# RECORDS SHOWN
········
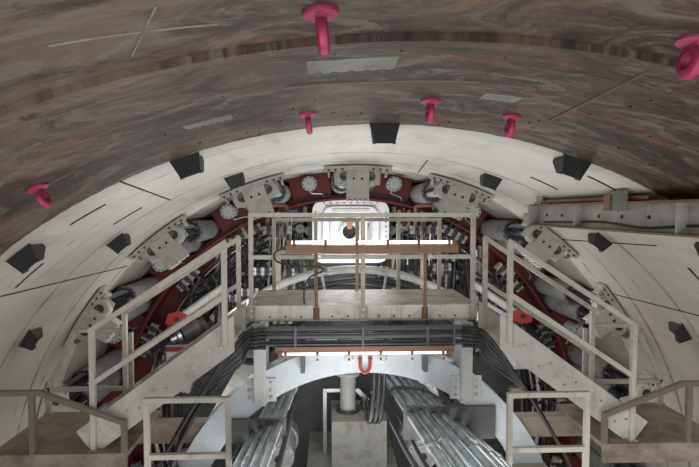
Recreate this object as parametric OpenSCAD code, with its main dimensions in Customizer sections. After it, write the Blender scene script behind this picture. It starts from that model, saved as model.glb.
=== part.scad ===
// Shield of a tunnel boring machine, seen from its open tail.
// Y runs forward from the tail to the cutting head, X to the right, Z up from the floor.

/* [Shield] */
// Inner radius of the tail skin
tail_inner_r = 3600; // [3500:10:3700]
// Thickness of the tail skin
tail_wall = 90; // [60:5:110]
// Outer radius of the middle and front shield
shield_r = 3700; // [3695:5:3850]
// Thickness of the middle skin
mid_wall = 50; // [40:5:60]
// Thickness of the front skin
front_wall = 80; // [60:5:90]
// Length of the tail skin
tail_l = 5424; // [5400:10:5500]
// Length of the middle skin
mid_l = 2576; // [2560:10:2700]
// Length of the front skin
front_l = 1250; // [1200:10:1500]
// Distance from the tail's end to the raised lip
lip_t = 716; // [600:10:900]
// Distance from the tail's end to the welded seam
seam_t = 3794; // [3600:10:3900]

/* [Bulkhead and drive] */
// Distance from the front of the middle skin to the bulkhead
bulkhead_gap = 300; // [250:10:400]
// Thickness of the pressure bulkhead
bulkhead_wall = 80; // [60:5:100]
// Radius of the drive housing
drive_r = 1500; // [1400:10:1520]
// Length of the drive housing
drive_l = 900; // [700:10:950]
// Radius of the drive's rotor tube
rotor_r = 1050; // [900:10:1150]
// Number of drive motors
motor_count = 8; // [6:1:8]
// Radius of one drive motor
motor_r = 220; // [180:5:230]
// Length of one drive motor
motor_l = 820; // [600:10:900]

/* [Cutting head] */
// Radius of the cutting head
head_r = 3690; // [3600:5:3690]
// Gap between the front skin and the head
head_gap = 60; // [30:5:80]
// Thickness of the head's plates
head_l = 480; // [400:10:600]
// How far the cutting tools stand out of the head
tool_h = 160; // [100:5:180]
// Number of spokes
spoke_count = 6; // [4:1:8]
// Width of one spoke
spoke_w = 640; // [500:10:700]

/* [Thrust rams] */
// Number of ram pairs
ram_groups = 19; // [19:1:19]
// Radius of the circle that the rams stand on
ram_pitch_r = 3470; // [3465:1:3475]
// Half angle between the two rams of a pair
ram_half_angle = 2.42; // [2.4:0.01:2.5]
// Radius of a ram's barrel
barrel_r = 138; // [130:1:140]
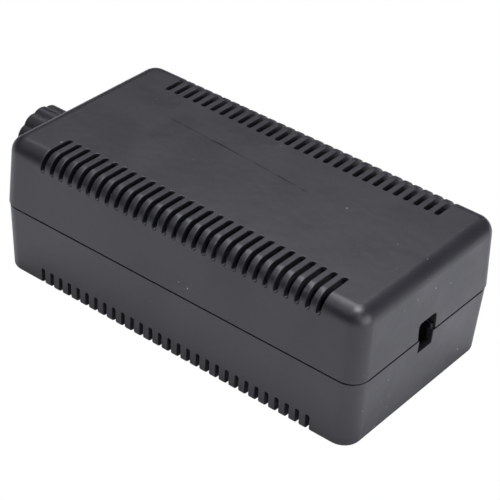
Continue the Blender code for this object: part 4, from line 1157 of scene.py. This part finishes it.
@dataclass
class ControlKnob:
    """The fluted knob on the control's shaft, in the shaft's own frame and then turned into place."""

    finishes: Finishes
    lobes: int = 13
    steps_per_lobe: int = 12
    radius: float = 11.34 * MM
    groove_radius: float = 10.75 * MM
    back: float = 0.9 * MM
    front: float = 17.0 * MM
    edge_round: float = 0.9 * MM
    recess_radius: float = 7.2 * MM
    recess_floor: float = 6.8 * MM
    bush_hole: float = 5.1 * MM
    face: float = 2.4 * MM
    face_steps: tuple[Pair, ...] = ((0.8 * MM, 0.0), (0.35 * MM, 0.35 * MM), (0.6 * MM, 0.15 * MM))
    grub_hole: float = 1.8 * MM
    grub_depth: float = 4.0 * MM
    pointer_half_width: float = 0.45 * MM
    pointer_length: float = 2.7 * MM

    def axis_matrix(self) -> Matrix:
        """Places the shaft's frame: its Z points out of the -X wall, its X points up."""
        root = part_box("control_knob")[1].x + self.back
        centre = (root, 0.0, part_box("top_shell")[1].z / 2)
        return Matrix.Translation(centre) @ Matrix.Rotation(-QUARTER, 4, "Y")

    def lobe_radius(self, angle: float) -> float:
        """Works out the fluted outline's radius.

        Args:
            angle: Angle round the axis, from the middle of the top lobe.

        Returns:
            Radius of the outline there.
        """
        half = math.pi / self.lobes
        off = (angle + half) % (2 * half) - half
        chord = self.groove_radius * math.sin(half)
        rise = self.radius - self.groove_radius * math.cos(half)
        bow = (chord**2 + rise**2) / (2 * rise)
        centre = self.radius - bow
        return centre * math.cos(off) + math.sqrt(bow**2 - (centre * math.sin(off)) ** 2)

    def build_body(self) -> bpy.types.Object:
        """Builds the knob itself.

        Returns:
            The finished piece.
        """
        bm = bmesh.new()
        count = self.lobes * self.steps_per_lobe
        ring = bmesh.ops.create_circle(bm, cap_ends=True, segments=count, radius=self.radius)["verts"]
        for vert in ring:
            angle = math.atan2(vert.co.y, vert.co.x)
            vert.co = Vector((math.cos(angle), math.sin(angle), 0.0)) * self.lobe_radius(angle)
            vert.co.z = self.back
        moved = bmesh.ops.extrude_face_region(bm, geom=bm.faces[:])["geom"]
        top = [item for item in moved if isinstance(item, bmesh.types.BMVert)]
        bmesh.ops.translate(bm, verts=top, vec=(0.0, 0.0, self.front - self.back))
        rim = [edge for edge in edges_of(top) if all(vert in top for vert in edge.verts)]
        round_edges(bm, rim, self.edge_round, 5)
        face = max(bm.faces, key=lambda face: face.calc_center_median().z)
        for thickness, depth in self.face_steps:
            bmesh.ops.inset_region(bm, faces=[face], thickness=thickness, depth=0.0, use_even_offset=True)
            bmesh.ops.translate(bm, verts=face.verts[:], vec=(0.0, 0.0, -depth))
        knob = as_object("control_knob_fluted", bm)
        bm = bmesh.new()
        add_rod(bm, (0.0, 0.0), self.recess_radius, -MM, self.recess_floor, 64)
        combine(knob, bm, Join.CUT)
        bm = bmesh.new()
        add_rod(bm, (0.0, 0.0), self.bush_hole, 0.0, self.front - self.face, 48)
        combine(knob, bm, Join.CUT)
        bm = bmesh.new()
        height = -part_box("top_shell")[1].x - axis_of(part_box("knob_grub_screw"))[0]
        rod = add_rod(bm, (0.0, 0.0), self.grub_hole, self.grub_depth, self.radius + 2 * MM, 24)
        down = Matrix.Translation((0.0, 0.0, height)) @ Matrix.Rotation(-QUARTER, 4, "Y")
        bmesh.ops.transform(bm, matrix=down, verts=rod)
        combine(knob, bm, Join.CUT)
        soften(knob, 0.12 * MM, 2, 40.0)
        knob.data.transform(self.axis_matrix())
        return dress(knob, self.finishes["knob_plastic"], "knob", "knob_plastic", "control_knob")

    def build_pointer(self) -> bpy.types.Object:
        """Inlays the painted pointer line, flush with the knob's front rim and over the top lobe.

        Returns:
            The finished piece.
        """
        half, high = self.pointer_half_width, self.groove_radius - self.edge_round
        low, base = high - self.pointer_length, self.front - self.edge_round
        bm = bmesh.new()
        verts = add_block(bm, (low, -half, base), (high, half, self.front - 0.02 * MM))
        upright = [edge for edge in edges_of(verts) if abs(edge.verts[0].co.z - edge.verts[1].co.z) > TINY]
        round_edges(bm, upright, half * 0.95, 5)
        pointer = as_object("knob_pointer", bm)
        pointer.data.transform(self.axis_matrix())
        return dress(pointer, self.finishes["pointer_paint"], "knob", "knob_plastic")

    def build(self) -> list[bpy.types.Object]:
        """Builds the knob's pieces."""
        return [self.build_body(), self.build_pointer()]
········
# WRITTEN PROBLEM
Repeat the material from above exactly, word for word.

# EXERCISE ANSWER
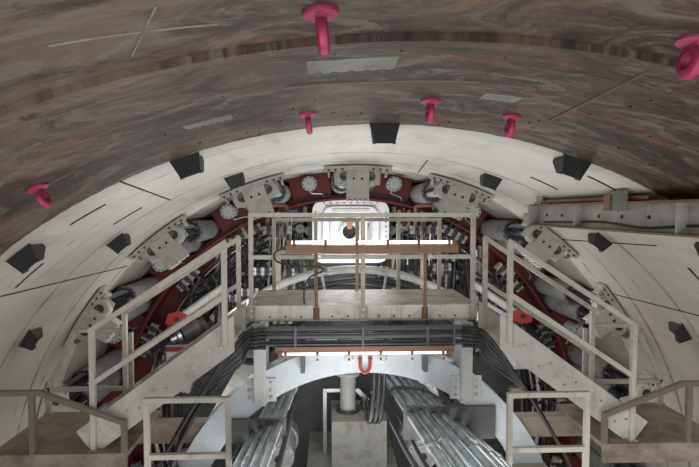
Recreate this object as parametric OpenSCAD code, with its main dimensions in Customizer sections. After it, write the Blender scene script behind this picture. It starts from that model, saved as model.glb.
=== part.scad ===
// Shield of a tunnel boring machine, seen from its open tail.
// Y runs forward from the tail to the cutting head, X to the right, Z up from the floor.

/* [Shield] */
// Inner radius of the tail skin
tail_inner_r = 3600; // [3500:10:3700]
// Thickness of the tail skin
tail_wall = 90; // [60:5:110]
// Outer radius of the middle and front shield
shield_r = 3700; // [3695:5:3850]
// Thickness of the middle skin
mid_wall = 50; // [40:5:60]
// Thickness of the front skin
front_wall = 80; // [60:5:90]
// Length of the tail skin
tail_l = 5424; // [5400:10:5500]
// Length of the middle skin
mid_l = 2576; // [2560:10:2700]
// Length of the front skin
front_l = 1250; // [1200:10:1500]
// Distance from the tail's end to the raised lip
lip_t = 716; // [600:10:900]
// Distance from the tail's end to the welded seam
seam_t = 3794; // [3600:10:3900]

/* [Bulkhead and drive] */
// Distance from the front of the middle skin to the bulkhead
bulkhead_gap = 300; // [250:10:400]
// Thickness of the pressure bulkhead
bulkhead_wall = 80; // [60:5:100]
// Radius of the drive housing
drive_r = 1500; // [1400:10:1520]
// Length of the drive housing
drive_l = 900; // [700:10:950]
// Radius of the drive's rotor tube
rotor_r = 1050; // [900:10:1150]
// Number of drive motors
motor_count = 8; // [6:1:8]
// Radius of one drive motor
motor_r = 220; // [180:5:230]
// Length of one drive motor
motor_l = 820; // [600:10:900]

/* [Cutting head] */
// Radius of the cutting head
head_r = 3690; // [3600:5:3690]
// Gap between the front skin and the head
head_gap = 60; // [30:5:80]
// Thickness of the head's plates
head_l = 480; // [400:10:600]
// How far the cutting tools stand out of the head
tool_h = 160; // [100:5:180]
// Number of spokes
spoke_count = 6; // [4:1:8]
// Width of one spoke
spoke_w = 640; // [500:10:700]

/* [Thrust rams] */
// Number of ram pairs
ram_groups = 19; // [19:1:19]
// Radius of the circle that the rams stand on
ram_pitch_r = 3470; // [3465:1:3475]
// Half angle between the two rams of a pair
ram_half_angle = 2.42; // [2.4:0.01:2.5]
// Radius of a ram's barrel
barrel_r = 138; // [130:1:140]
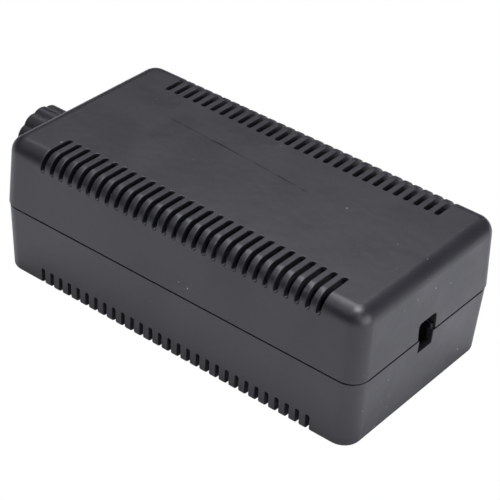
Continue the Blender code for this object: part 4, from line 1157 of scene.py. This part finishes it.
@dataclass
class ControlKnob:
    """The fluted knob on the control's shaft, in the shaft's own frame and then turned into place."""

    finishes: Finishes
    lobes: int = 13
    steps_per_lobe: int = 12
    radius: float = 11.34 * MM
    groove_radius: float = 10.75 * MM
    back: float = 0.9 * MM
    front: float = 17.0 * MM
    edge_round: float = 0.9 * MM
    recess_radius: float = 7.2 * MM
    recess_floor: float = 6.8 * MM
    bush_hole: float = 5.1 * MM
    face: float = 2.4 * MM
    face_steps: tuple[Pair, ...] = ((0.8 * MM, 0.0), (0.35 * MM, 0.35 * MM), (0.6 * MM, 0.15 * MM))
    grub_hole: float = 1.8 * MM
    grub_depth: float = 4.0 * MM
    pointer_half_width: float = 0.45 * MM
    pointer_length: float = 2.7 * MM

    def axis_matrix(self) -> Matrix:
        """Places the shaft's frame: its Z points out of the -X wall, its X points up."""
        root = part_box("control_knob")[1].x + self.back
        centre = (root, 0.0, part_box("top_shell")[1].z / 2)
        return Matrix.Translation(centre) @ Matrix.Rotation(-QUARTER, 4, "Y")

    def lobe_radius(self, angle: float) -> float:
        """Works out the fluted outline's radius.

        Args:
            angle: Angle round the axis, from the middle of the top lobe.

        Returns:
            Radius of the outline there.
        """
        half = math.pi / self.lobes
        off = (angle + half) % (2 * half) - half
        chord = self.groove_radius * math.sin(half)
        rise = self.radius - self.groove_radius * math.cos(half)
        bow = (chord**2 + rise**2) / (2 * rise)
        centre = self.radius - bow
        return centre * math.cos(off) + math.sqrt(bow**2 - (centre * math.sin(off)) ** 2)

    def build_body(self) -> bpy.types.Object:
        """Builds the knob itself.

        Returns:
            The finished piece.
        """
        bm = bmesh.new()
        count = self.lobes * self.steps_per_lobe
        ring = bmesh.ops.create_circle(bm, cap_ends=True, segments=count, radius=self.radius)["verts"]
        for vert in ring:
            angle = math.atan2(vert.co.y, vert.co.x)
            vert.co = Vector((math.cos(angle), math.sin(angle), 0.0)) * self.lobe_radius(angle)
            vert.co.z = self.back
        moved = bmesh.ops.extrude_face_region(bm, geom=bm.faces[:])["geom"]
        top = [item for item in moved if isinstance(item, bmesh.types.BMVert)]
        bmesh.ops.translate(bm, verts=top, vec=(0.0, 0.0, self.front - self.back))
        rim = [edge for edge in edges_of(top) if all(vert in top for vert in edge.verts)]
        round_edges(bm, rim, self.edge_round, 5)
        face = max(bm.faces, key=lambda face: face.calc_center_median().z)
        for thickness, depth in self.face_steps:
            bmesh.ops.inset_region(bm, faces=[face], thickness=thickness, depth=0.0, use_even_offset=True)
            bmesh.ops.translate(bm, verts=face.verts[:], vec=(0.0, 0.0, -depth))
        knob = as_object("control_knob_fluted", bm)
        bm = bmesh.new()
        add_rod(bm, (0.0, 0.0), self.recess_radius, -MM, self.recess_floor, 64)
        combine(knob, bm, Join.CUT)
        bm = bmesh.new()
        add_rod(bm, (0.0, 0.0), self.bush_hole, 0.0, self.front - self.face, 48)
        combine(knob, bm, Join.CUT)
        bm = bmesh.new()
        height = -part_box("top_shell")[1].x - axis_of(part_box("knob_grub_screw"))[0]
        rod = add_rod(bm, (0.0, 0.0), self.grub_hole, self.grub_depth, self.radius + 2 * MM, 24)
        down = Matrix.Translation((0.0, 0.0, height)) @ Matrix.Rotation(-QUARTER, 4, "Y")
        bmesh.ops.transform(bm, matrix=down, verts=rod)
        combine(knob, bm, Join.CUT)
        soften(knob, 0.12 * MM, 2, 40.0)
        knob.data.transform(self.axis_matrix())
        return dress(knob, self.finishes["knob_plastic"], "knob", "knob_plastic", "control_knob")

    def build_pointer(self) -> bpy.types.Object:
        """Inlays the painted pointer line, flush with the knob's front rim and over the top lobe.

        Returns:
            The finished piece.
        """
        half, high = self.pointer_half_width, self.groove_radius - self.edge_round
        low, base = high - self.pointer_length, self.front - self.edge_round
        bm = bmesh.new()
        verts = add_block(bm, (low, -half, base), (high, half, self.front - 0.02 * MM))
        upright = [edge for edge in edges_of(verts) if abs(edge.verts[0].co.z - edge.verts[1].co.z) > TINY]
        round_edges(bm, upright, half * 0.95, 5)
        pointer = as_object("knob_pointer", bm)
        pointer.data.transform(self.axis_matrix())
        return dress(pointer, self.finishes["pointer_paint"], "knob", "knob_plastic")

    def build(self) -> list[bpy.types.Object]:
        """Builds the knob's pieces."""
        return [self.build_body(), self.build_pointer()]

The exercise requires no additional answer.